Old carbureted outboards with known quirks often outperform newer, more complex systems over long distances. Teams that know their engine’s personality—how it sounds tired, how it behaves in heat, how it reacts to bad fuel—gain a massive advantage.

Horsepower wins sprints. Reliability wins rivers.


Systems: Simplicity Survives

Every added system is another potential failure point.

Winning builds tend to have:

  • Minimal electrical runs
  • Redundant but simple fuel delivery
  • Manual backups for anything mission-critical

Fancy screens, digital controls, and clever automation look great at the dock. On day five, at 2 a.m., in fog, simplicity feels like genius.

If you can’t explain how to fix it while exhausted, wet, and annoyed—you probably shouldn’t have installed it.

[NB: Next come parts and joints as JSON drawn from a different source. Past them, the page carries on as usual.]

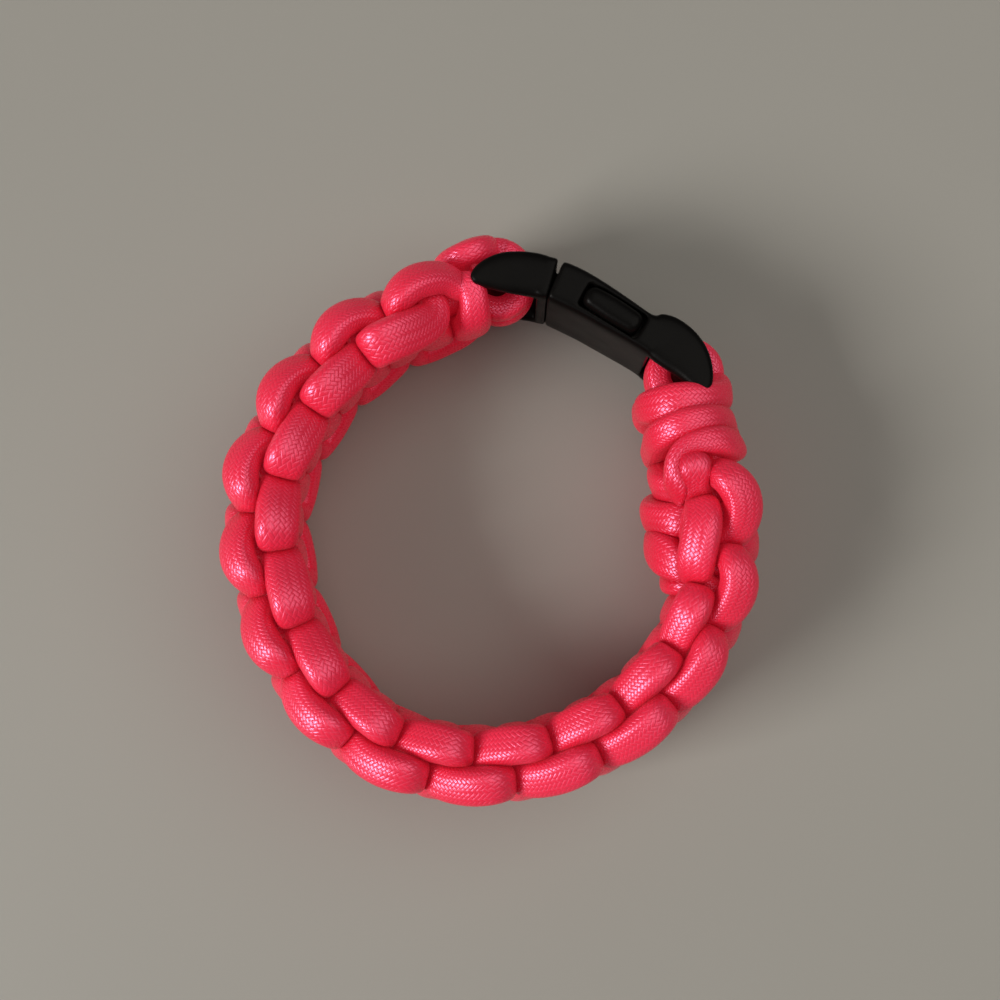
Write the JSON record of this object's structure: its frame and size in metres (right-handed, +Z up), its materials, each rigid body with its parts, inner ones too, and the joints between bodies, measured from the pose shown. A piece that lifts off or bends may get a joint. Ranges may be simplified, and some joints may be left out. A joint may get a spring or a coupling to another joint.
{
  "type": "paracord bracelet",
  "caption": "Child's neon coral paracord bracelet in a square-knot weave, fastened by a black curved side-release buckle.",
  "frame": {"origin": "middle of the wrist loop, on the surface that the lower edge rests on", "axes": "+Z up through the wrist opening, +Y towards the buckle's side as seen from above, +X to the right of it"},
  "size_m": [0.0622, 0.064, 0.0212],
  "materials": {
    "buckle": "moulded black plastic with a fine matte grain",
    "cord": "braided neon coral nylon sheath with a slight sheen"
  },
  "bodies": {
    "root": {"buckle_stem": "buckle", "buckle_socket": "buckle", "core_cord": "cord", "outer_strand": "cord", "inner_strand": "cord"}
  },
  "joints": []
}
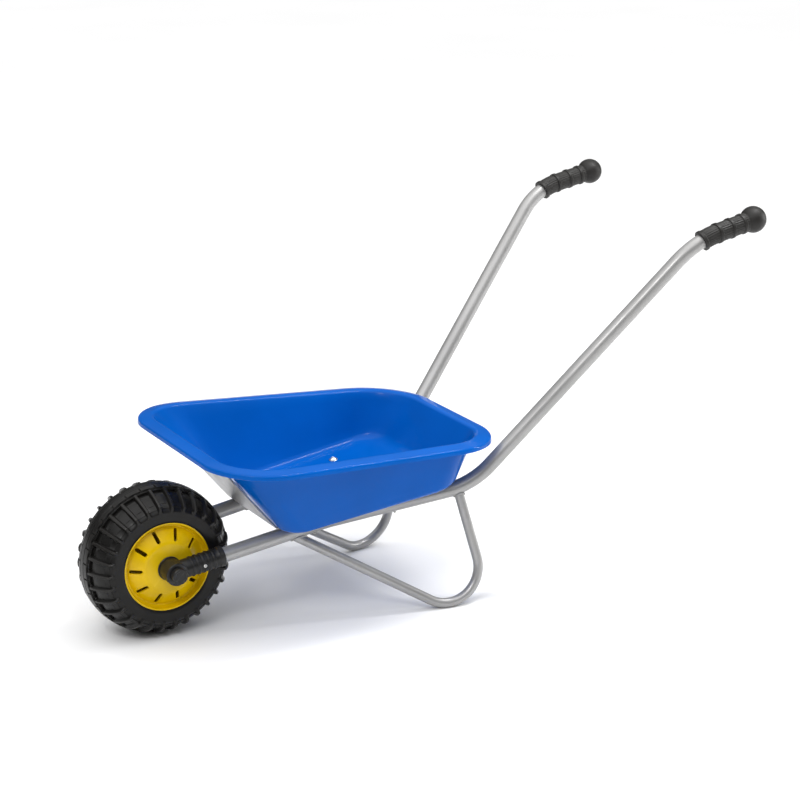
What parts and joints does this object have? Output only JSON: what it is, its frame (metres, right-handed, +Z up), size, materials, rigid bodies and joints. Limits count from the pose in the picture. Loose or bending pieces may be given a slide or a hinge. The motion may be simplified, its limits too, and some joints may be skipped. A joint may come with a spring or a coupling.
{
  "type": "wheelbarrow",
  "caption": "Child's wheelbarrow: pressed tray on a bent tube frame with V-shaped legs, ribbed ball-ended grips and a fat-tyred front wheel that spins on a fixed axle.",
  "frame": {"origin": "on the floor, in the middle of the overall length and width", "axes": "+X back towards the handles, +Y to the pushing person's right, +Z up"},
  "size_m": [0.9141, 0.4252, 0.5142],
  "materials": {
    "tray_paint": "gloss blue powder coat",
    "frame_paint": "satin silver paint",
    "fastener": "zinc plated",
    "axle_steel": "plain drawn",
    "tyre": "moulded black",
    "rim": "gloss yellow",
    "bush": "moulded",
    "black_plastic": "moulded satin black",
    "grip": "soft matt black"
  },
  "bodies": {
    "frame": {"axle": "axle_steel", "axle_cap_left": "black_plastic", "axle_cap_right": "black_plastic", "fork_sleeve_left": "black_plastic", "fork_sleeve_right": "black_plastic", "frame_tube_left": "frame_paint", "frame_tube_right": "frame_paint", "front_plate": "frame_paint", "grip_left": "grip", "grip_right": "grip", "hub_spacer_left": "black_plastic", "hub_spacer_right": "black_plastic", "leg_left": "frame_paint", "leg_right": "frame_paint", "rear_strap": "frame_paint", "sleeve_screw_left": "fastener", "sleeve_screw_right": "fastener", "tray": "tray_paint", "tray_screws": "fastener", "tray_washers": "fastener"},
    "wheel": {"tyre": "tyre", "rim_half_left": "rim", "rim_half_right": "rim", "hub_tube": "bush", "hub_bush_left": "bush", "hub_bush_right": "bush"}
  },
  "joints": [
    {"name": "wheel_spin", "type": "hinge", "parent": "frame", "child": "wheel", "pos_m": [-0.357, 0, 0.1], "axis": [0, 1, 0], "continuous": true}
  ]
}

Repairs Are Part of the Plan

In TGARR, things will break. That’s not pessimism—it’s realism.

Smart teams plan for:

  • Field repairs with limited tools
  • Components that can be bypassed, patched, or re-routed
  • Parts that are common at marinas and auto stores

Duct tape, zip ties, hose clamps, spare fuel line, and a willingness to improvise often matter more than spare horsepower.


The Boat Is a Team Member

By race day, your boat shouldn’t feel like equipment—it should feel like a partner.

You should know:

  • What vibrations mean trouble
  • Which sounds are normal and which aren’t
  • How it handles tired crews, rough water, and long hours

The teams that win TGARR don’t baby their boats—but they listen to them.


Why This Matters

The budget boat isn’t a handicap. It’s the point.

TGARR celebrates:

  • Mechanical creativity over spending power
  • Judgment over brute force
  • Adaptability over perfection

Anyone can swipe a card. Not everyone can coax a patched-together river rig another hundred miles with grit, insight, and a little river magic.

That’s the art.

And that’s why the best-looking boat on the river is usually the one that looks like it shouldn’t make it—but somehow always does.